UConn Restores Acreage to Agricultural Use

Manager of farm services Mary Kegler sits on the remains of a stone wall that once enclosed land used for grazing and crops. Large shade trees on the property will be retained for ecological and aesthetic purposes. (Sean Flynn/UConn Photo)
Manager of farm services Mary Kegler sits on the remains of a stone wall that once enclosed land used for grazing and crops. The farmland mitigation project will return about 35 acres to agriculture, although large shade trees on the property will be retained for ecological and aesthetic purposes. (Sean Flynn/UConn Photo)

Before long, the sounds of chain saws and large land clearing equipment will echo over a portion of UConn’s northwest corner.  By summer, the now wooded acres, adjacent to the University’s Spring Manor Farm on Route 32 and near the UConn compost facility, will begin their transition back to agricultural production.

Mary Kegler, manager of farm services, views the upcoming transformation as a positive move for the College of Agriculture, Health, and Natural Resources. Jennifer Kaufman, natural resources and sustainability coordinator for the Town of Mansfield and staff liaison to Mansfield’s Agriculture Committee, agrees that it’s the right move for the town.

Map showing the nearly 40 acres of land that will be returned to agricultural use.
Map showing the nearly 40 acres of land that will be returned to agricultural use.

But why the change?

This activity is the result of farmland mitigation – a way to assure that the total amount of land once dedicated to agricultural use in a community is not forever lost when farm parcels are converted to a different use.

In this case, the requirements for mitigation were contained in the environmental impact studies done for the construction of the Charter Oak Apartments and the extension of North Hillside Road – now named Discovery Drive – which resulted in the loss of approximately 35 acres of cultivated farmland on UConn’s North Campus.

Rich Miller, director of UConn’s Office of Environmental Policy which is responsible for ensuring that the University honors its environmental commitments, says he and his staff have been coordinating aspects of this farmland mitigation effort for more than 10 years and the intent has always been to replace those lost agricultural acres. The only question was where the land would come from.

Working with the U.S. Natural Resources Conservation Service, UConn ultimately selected nearly 40 acres of University property that is now wooded but was once farmland known as Rock Spring Farm. The parcel selected intentionally exceeds the 35 acres of agricultural land that have been lost, as a margin of safety in case the project encounters sections of land that cannot be disturbed due to the presence of wetland soils or rock outcrops.

Mary Kegler, manager of farm services, walks on some of the land that will be returned to agricultural use. (Sean Flynn/UConn photo.)
Mary Kegler, manager of farm services, walks through the woods on some of the land that will soon be returned to agricultural use. (Sean Flynn/UConn photo.)

Kegler says, “You can see evidence of how the land was used in the past by looking at the remains of an old dirt road around the perimeter, as well as wire fencing and stone walls that still intersect the property. The trees are all about the same age, roughly 60 years old, so we know that the land was once cleared and used for farming.”

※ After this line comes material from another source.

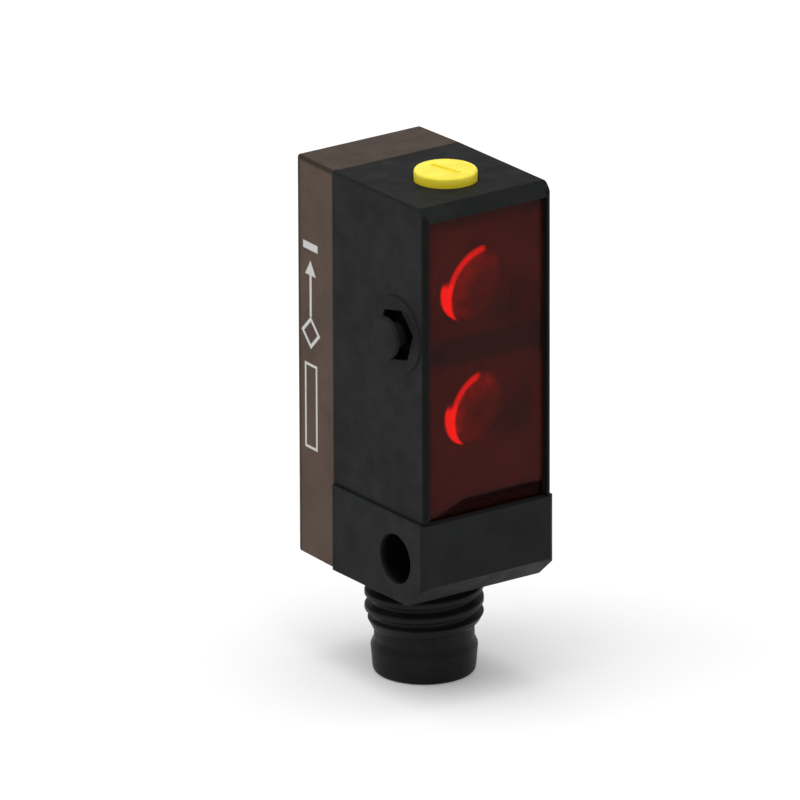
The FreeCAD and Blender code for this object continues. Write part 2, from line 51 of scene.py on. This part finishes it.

She says that the additional farmland will have a variety of positive effects, and will be especially welcome because it will give the University more land for crop rotation – an important soil conservation management practice. She explains that well-drained, tillable flat land is used to grow corn, and with this additional open land Farm Services will be able to put in a corn crop while other areas are rested by planting clover and other cover crops, including both legumes and grasses. This rotation helps keep the soil healthy and productive.

Kegler says UConn’s award-winning dairy herd will be a beneficiary of the increased farmland. She says the University grows corn  for silage – a kind of fermented cereal for cows – and may also be able to grow additional hay for the herd, perhaps with alfalfa, on the new agricultural land, representing a financial savings to the Farm Services’ budget.

But the benefit is not just to UConn.

When the long-planned-for connection from campus to Route 44 – Discovery Drive – opened in December, more than a few members of the Mansfield community reacted with a huge sigh of relief, including Kaufman, the town’s sustainability coordinator.

“From the perspective of the town, we can already see that the new road is helping alleviate traffic congestion on Route 195,” she says, “and we’re grateful for that.

“While keeping a natural system intact is always the optimal approach, sometime tradeoffs must be made,” she adds. “We appreciate that UConn is fulfilling its obligation by returning this land to productive farmland, and is working with the Natural Resources Conservation Service to implement good land management practices. This is in keeping with our goal of preserving Mansfield’s rural character.”

Miller, UConn’s environmental policy director, notes that returning the land to agricultural production is an important step in maintaining the University’s land-grant heritage.

“It’s great when we can advance projects like this,” he says, “to help preserve natural history and restore land uses that are so important to the fabric of the community. It’s one of the best parts of my job.”